SHORT PROBLEM -> Which lines hold the word "piece"? Copy each one.
----
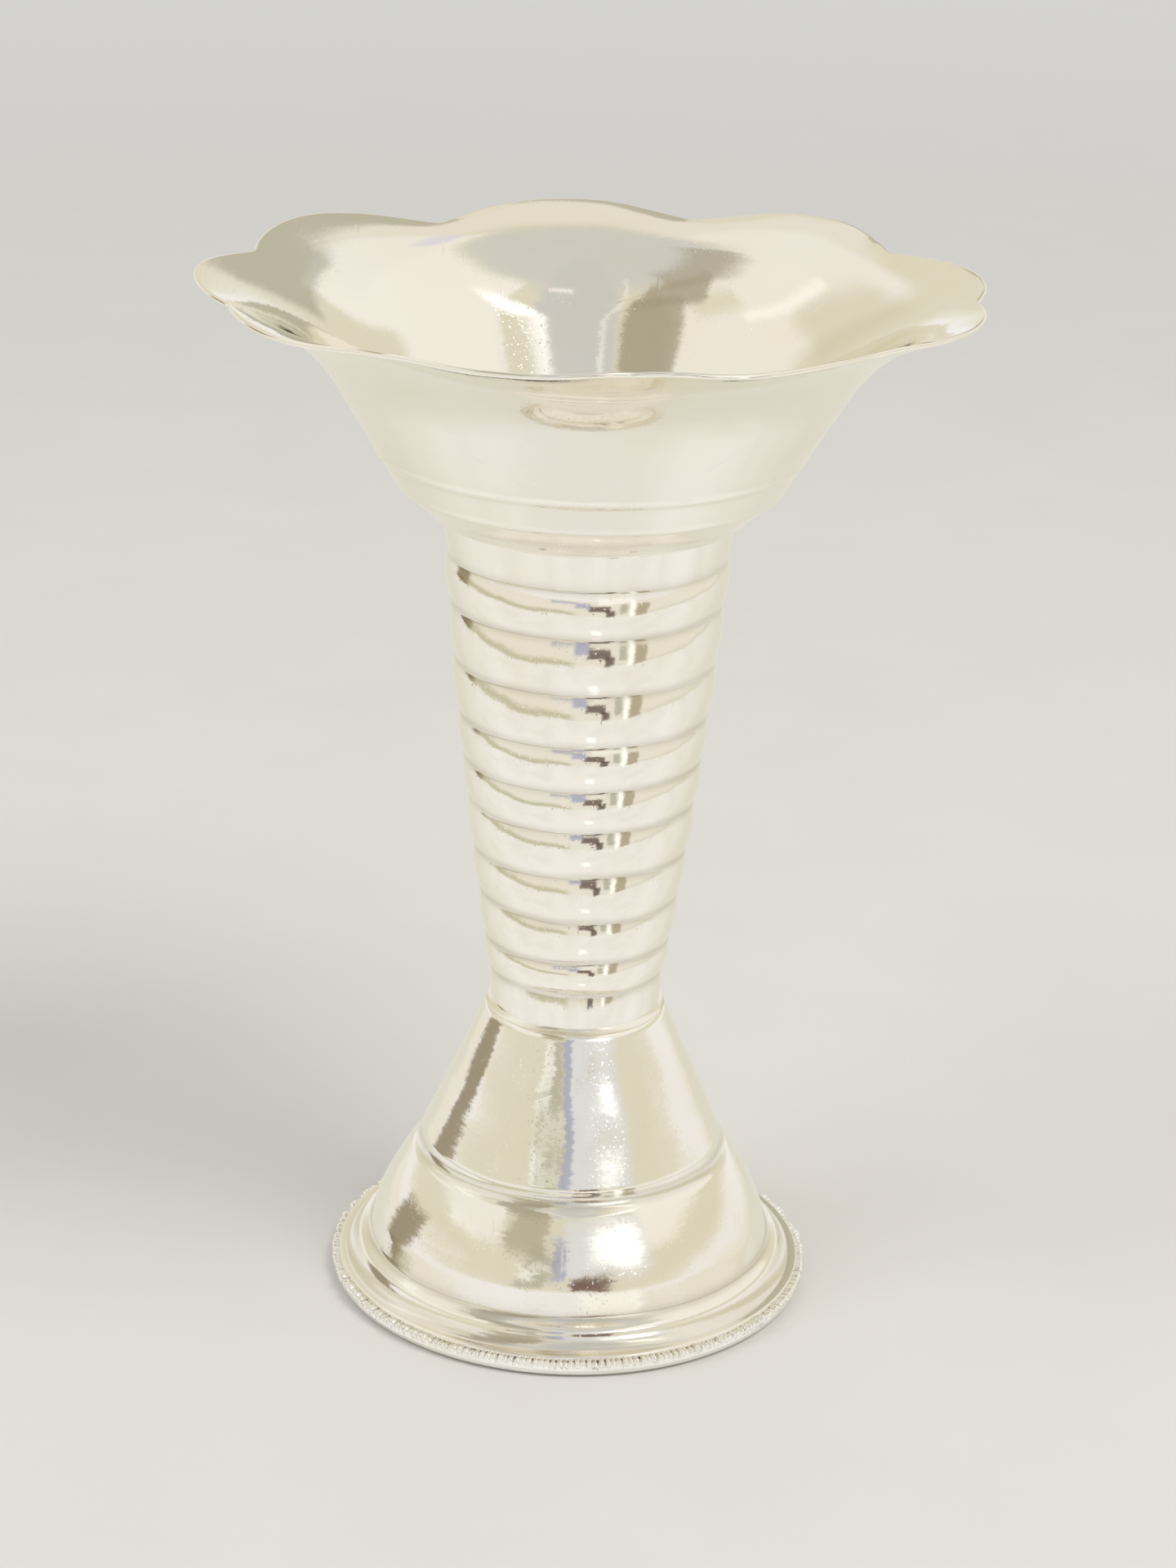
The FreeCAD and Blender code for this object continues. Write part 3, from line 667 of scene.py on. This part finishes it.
def make_world():
    """A pale studio. Metal reflects a plain room: a table, cream walls, a grey ceiling and a few things."""
    world = bpy.data.worlds.new("studio")
    bpy.context.scene.world = world
    world.use_nodes = True
    n = Nodes(world.node_tree)
    direction = n.add("ShaderNodeTexCoord", output="Generated")
    drift = n.vector("SUBTRACT", n.noise(direction, 2.6, 2.0, output=1), (0.5, 0.5, 0.5))
    parts = n.tree.nodes.new("ShaderNodeSeparateXYZ")
    n.put(parts.inputs[0], n.vector("NORMALIZE", n.vector("ADD", direction, n.vector("SCALE", drift, 0.14))))
    x, y, z = parts.outputs
    azimuth = n.math("DEGREES", n.math("ARCTAN2", x, n.math("MULTIPLY", y, -1.0)))
    elevation = n.math("DEGREES", n.math("ARCSINE", z))

    def band(value, middle, half, soft):
        away = n.math("ABSOLUTE", n.math("SUBTRACT", value, middle))
        return n.ramp(away, half + soft, half - soft)

    def layer(under, mask, colour, strength):
        return n.mix(n.math("MULTIPLY", mask, strength), under, colour)

    half_turn = n.math("COSINE", n.math("MULTIPLY", azimuth, math.radians(0.5)))
    above = n.math("ADD", elevation, n.math("MULTIPLY", half_turn, TABLE_DIP))

    room = n.mix(n.ramp(elevation, 4, 13), WALL_LOW, WALL_CREAM)
    room = layer(room, n.ramp(elevation, 60, 72), CEILING, 1.0)
    for (side, width), (up, height), lean, soft, colour, strength in ROOM_THINGS:
        level = n.math("SUBTRACT", elevation, up)
        turned = n.math("SUBTRACT", azimuth, n.math("MULTIPLY", level, lean)) if lean else azimuth
        across = band(turned, side, width, soft)
        mask = n.math("MULTIPLY", across, band(elevation, up, height, min(soft, height)))
        room = layer(room, mask, colour, strength)
    for (side, width), (up, height), colour, strength in TABLE_EDGES:
        mask = n.math("MULTIPLY", band(azimuth, side, width, 6), band(above, up, height, 2.8))
        room = layer(room, mask, colour, strength)
    cloth = n.mix(n.ramp(n.noise(direction, 3.2, 3.0), 0.42, 0.66), TABLE_WHITE, TABLE_SHADE)
    cloth = layer(cloth, n.ramp(elevation, -60, -78), TABLE_BELOW, 0.8)
    spot = n.math("MULTIPLY", band(azimuth, 9, 5, 2.5), band(elevation, -50, 2.5, 1.5))
    cloth = layer(cloth, spot, LAMP_SPOT, 1.0)
    cloth = layer(cloth, n.ramp(n.math("ABSOLUTE", azimuth), 85, 155), TABLE_BEHIND, 0.9)
    room = layer(room, n.ramp(above, 0.7, -0.7), cloth, 1.0)

    path = n.tree.nodes.new("ShaderNodeLightPath")
    mirrored = n.math("MAXIMUM", path.outputs["Is Glossy Ray"], path.outputs["Is Transmission Ray"])
    colour = n.mix(mirrored, STUDIO, room)
    colour = n.mix(path.outputs["Is Camera Ray"], colour, BACKDROP)
    background = n.add("ShaderNodeBackground", {"Color": colour, "Strength": 1.0})
    output = n.tree.nodes.new("ShaderNodeOutputWorld")
    n.put(output.inputs["Surface"], background)


FLOOR_RADIUS = 0.0305                           # of the disc under the foot, in metres, as the next two are
FLOOR_REACH = 6.0
FLOOR_FADE = (0.35, 1.1)                        # where the table goes over into the backdrop
FLOOR_COLOURS = (0.70, 0.69, 0.665, 1), (0.74, 0.73, 0.71, 1)
FLOOR_SEGMENTS = 128


def make_floor():
    """A pale matt table. The metal reflects the disc under the foot, and the world draws the rest for it."""
    material = bpy.data.materials.new("pale_table")
    material.use_nodes = True
    n = Nodes(material.node_tree)
    place = n.add("ShaderNodeTexCoord", output="Object")
    colour = n.mix(n.noise(place, 35.0, 4.0), *FLOOR_COLOURS)
    shader = n.add("ShaderNodeBsdfPrincipled", {"Base Color": colour, "Roughness": 0.75})
    glow = n.add("ShaderNodeEmission", {"Color": BACKDROP})
    path = n.tree.nodes.new("ShaderNodeLightPath")
    far = n.ramp(n.add("ShaderNodeVectorMath", {0: place}, 1, operation="LENGTH"), *FLOOR_FADE)
    finish_tree(n, n.add("ShaderNodeMixShader", {
        0: n.math("MULTIPLY", far, path.outputs["Is Camera Ray"]), 1: shader, 2: glow}))
    for name, inner, outer in (("table", 0.0, FLOOR_RADIUS), ("table_beyond", FLOOR_RADIUS, FLOOR_REACH)):
        verts, faces = [], []
        for i in range(FLOOR_SEGMENTS):
            x, y = on_circle(i, FLOOR_SEGMENTS)
            for radius in (max(inner, 1e-4), outer):
                verts.append((radius * x, radius * y, cad_box[0][2] - 1e-5))
            j = (i + 1) % FLOOR_SEGMENTS
            faces.append((2 * i, 2 * i + 1, 2 * j + 1, 2 * j))
        mesh = bpy.data.meshes.new(name)
        mesh.from_pydata(verts, [], faces)
        piece = bpy.data.objects.new(name, mesh)
        bpy.context.scene.collection.objects.link(piece)
        paint(piece, material)
        if inner:
            piece.visible_glossy = False


LAMP_AIM = (0, 0, 0.05)


def make_lamp(name, place, aim, size, watts, colour):
    light = bpy.data.lights.new(name, "AREA")
    light.shape = "DISK"
    light.size = size
    light.energy = watts
    light.color = colour
    lamp = bpy.data.objects.new(name, light)
    lamp.location = place
    lamp.rotation_euler = (Vector(aim) - Vector(place)).to_track_quat("-Z", "Y").to_euler()
    lamp.visible_glossy = False
    bpy.context.scene.collection.objects.link(lamp)


CAMERA_PLACE = (0.0008, -0.3983, 0.2154)
CAMERA_DOWN, CAMERA_ROLL = 20.84, 1.7           # degrees
CAMERA_LENS, CAMERA_SENSOR = 82.19, 36.0        # millimetres


def make_camera():
    """Looks down at the vase from a little above its rim, tilted slightly, as a hand-held camera would."""
    data = bpy.data.cameras.new("camera")
    data.lens = CAMERA_LENS
    data.sensor_width = CAMERA_SENSOR
    data.clip_start = 0.05
    data.clip_end = 20.0
    camera = bpy.data.objects.new("camera", data)
    camera.location = CAMERA_PLACE
    level = Euler((math.radians(90 - CAMERA_DOWN), 0, 0)).to_matrix()
    roll = Euler((0, 0, math.radians(CAMERA_ROLL))).to_matrix()
    camera.rotation_euler = (level @ roll).to_euler()
    bpy.context.scene.collection.objects.link(camera)
    bpy.context.scene.camera = camera


# ---------------------------------------------------------------- build

make_camera()
make_world()
make_floor()
make_lamp("key", (0.7, -0.5, 1.2), LAMP_AIM, size=0.8, watts=9.0, colour=(1.0, 0.98, 0.94))
make_lamp("fill", (-0.9, -0.4, 0.9), LAMP_AIM, size=0.9, watts=4.0, colour=(0.97, 0.98, 1.0))

bowl_silver = silver("bowl_silver", SILVER, roughness=0.06, line_depth=1.2e-6,
                     jag=0.02, grit=0.02, dent=1.2e-5, scratch=1.0, tarnish=0.25)
stem_silver = silver("stem_silver", SILVER, roughness=0.07, line_depth=1.5e-6,
                     jag=0.02, grit=0.02, dent=1.5e-5, scratch=0.5, tarnish=0.75)
foot_silver = silver("foot_silver", SILVER, roughness=0.10, line_depth=3e-6,
                     jag=0.08, grit=0.045, dent=3e-5, scratch=0.8, tarnish=0.6)
# The beads take the lighter copy of the silver, as painted highlight
brightened_bead_silver = silver("brightened_bead_silver", BRIGHTENED_BEAD_SILVER, roughness=0.2, line_depth=2e-6,
                     jag=0.1, grit=0.3, dent=2e-5, scratch=0.3, tarnish=0.2)
solder_silver = silver("solder_silver", SOLDER, roughness=0.2, line_depth=3e-6,
                       jag=0.1, grit=0.1, dent=2e-5, scratch=0.2, tarnish=0.3)

for make, node, material, slot in (
    (make_bowl, "bowl", bowl_silver, "polished_silver"),
    (make_stem, "stem", stem_silver, "polished_silver"),
    (make_foot, "foot", foot_silver, "polished_silver"),
    (make_wire, "foot_edge_wire", brightened_bead_silver, "beaded_silver"),
):
    piece = make()
    paint(piece, material)
    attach(piece, "root")
    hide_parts(node)

for node in ("stem_floor", "bowl_solder", "stem_solder", "floor_solder", "wire_solder"):
    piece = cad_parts[node]
    material = stem_silver if node == "stem_floor" else solder_silver
    if piece.data.materials:
        for slot in piece.material_slots:
            slot.material = material
    else:
        piece.data.materials.append(material)

view = bpy.context.scene.view_settings
view.view_transform = "Standard"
----
FINISHED ANSWER ->
        piece = bpy.data.objects.new(name, mesh)
        bpy.context.scene.collection.objects.link(piece)
        paint(piece, material)
            piece.visible_glossy = False
    piece = make()
    paint(piece, material)
    attach(piece, "root")
    piece = cad_parts[node]
    if piece.data.materials:
        for slot in piece.material_slots:
        piece.data.materials.append(material)